Written problem – Write out the whole listing, matching it exactly.

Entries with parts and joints
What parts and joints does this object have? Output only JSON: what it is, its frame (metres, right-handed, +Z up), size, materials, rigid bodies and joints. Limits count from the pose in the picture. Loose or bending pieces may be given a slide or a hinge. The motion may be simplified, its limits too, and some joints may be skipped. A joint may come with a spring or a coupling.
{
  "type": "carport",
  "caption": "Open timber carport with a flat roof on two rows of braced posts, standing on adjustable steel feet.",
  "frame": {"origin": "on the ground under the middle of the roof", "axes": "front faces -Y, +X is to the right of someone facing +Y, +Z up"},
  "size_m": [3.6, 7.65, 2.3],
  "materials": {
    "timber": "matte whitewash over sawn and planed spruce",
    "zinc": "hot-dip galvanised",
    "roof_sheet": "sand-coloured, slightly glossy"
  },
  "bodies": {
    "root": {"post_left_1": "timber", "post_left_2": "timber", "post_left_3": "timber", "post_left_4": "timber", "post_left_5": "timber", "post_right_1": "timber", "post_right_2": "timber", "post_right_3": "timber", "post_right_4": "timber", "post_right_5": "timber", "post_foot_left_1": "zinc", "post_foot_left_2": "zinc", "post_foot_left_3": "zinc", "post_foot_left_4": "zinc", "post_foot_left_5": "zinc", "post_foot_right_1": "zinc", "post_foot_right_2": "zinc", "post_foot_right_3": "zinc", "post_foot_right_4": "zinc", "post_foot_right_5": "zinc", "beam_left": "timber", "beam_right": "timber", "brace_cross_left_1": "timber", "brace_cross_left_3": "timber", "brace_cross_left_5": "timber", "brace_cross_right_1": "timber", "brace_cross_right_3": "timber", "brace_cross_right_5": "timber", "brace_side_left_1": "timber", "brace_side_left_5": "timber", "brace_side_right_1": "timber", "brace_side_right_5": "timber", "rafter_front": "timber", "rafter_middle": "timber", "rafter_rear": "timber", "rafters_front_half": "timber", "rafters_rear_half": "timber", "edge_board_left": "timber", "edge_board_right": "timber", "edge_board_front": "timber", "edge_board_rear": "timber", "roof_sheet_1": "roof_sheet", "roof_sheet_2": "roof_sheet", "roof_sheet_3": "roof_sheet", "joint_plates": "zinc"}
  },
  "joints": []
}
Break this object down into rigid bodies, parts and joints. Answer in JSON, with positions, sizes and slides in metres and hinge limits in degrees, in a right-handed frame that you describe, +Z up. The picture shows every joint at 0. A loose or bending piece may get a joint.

Result –
What parts and joints does this object have? Output only JSON: what it is, its frame (metres, right-handed, +Z up), size, materials, rigid bodies and joints. Limits count from the pose in the picture. Loose or bending pieces may be given a slide or a hinge. The motion may be simplified, its limits too, and some joints may be skipped. A joint may come with a spring or a coupling.
{
  "type": "carport",
  "caption": "Open timber carport with a flat roof on two rows of braced posts, standing on adjustable steel feet.",
  "frame": {"origin": "on the ground under the middle of the roof", "axes": "front faces -Y, +X is to the right of someone facing +Y, +Z up"},
  "size_m": [3.6, 7.65, 2.3],
  "materials": {
    "timber": "matte whitewash over sawn and planed spruce",
    "zinc": "hot-dip galvanised",
    "roof_sheet": "sand-coloured, slightly glossy"
  },
  "bodies": {
    "root": {"post_left_1": "timber", "post_left_2": "timber", "post_left_3": "timber", "post_left_4": "timber", "post_left_5": "timber", "post_right_1": "timber", "post_right_2": "timber", "post_right_3": "timber", "post_right_4": "timber", "post_right_5": "timber", "post_foot_left_1": "zinc", "post_foot_left_2": "zinc", "post_foot_left_3": "zinc", "post_foot_left_4": "zinc", "post_foot_left_5": "zinc", "post_foot_right_1": "zinc", "post_foot_right_2": "zinc", "post_foot_right_3": "zinc", "post_foot_right_4": "zinc", "post_foot_right_5": "zinc", "beam_left": "timber", "beam_right": "timber", "brace_cross_left_1": "timber", "brace_cross_left_3": "timber", "brace_cross_left_5": "timber", "brace_cross_right_1": "timber", "brace_cross_right_3": "timber", "brace_cross_right_5": "timber", "brace_side_left_1": "timber", "brace_side_left_5": "timber", "brace_side_right_1": "timber", "brace_side_right_5": "timber", "rafter_front": "timber", "rafter_middle": "timber", "rafter_rear": "timber", "rafters_front_half": "timber", "rafters_rear_half": "timber", "edge_board_left": "timber", "edge_board_right": "timber", "edge_board_front": "timber", "edge_board_rear": "timber", "roof_sheet_1": "roof_sheet", "roof_sheet_2": "roof_sheet", "roof_sheet_3": "roof_sheet", "joint_plates": "zinc"}
  },
  "joints": []
}
Break this object down into rigid bodies, parts and joints. Answer in JSON, with positions, sizes and slides in metres and hinge limits in degrees, in a right-handed frame that you describe, +Z up. The picture shows every joint at 0. A loose or bending piece may get a joint.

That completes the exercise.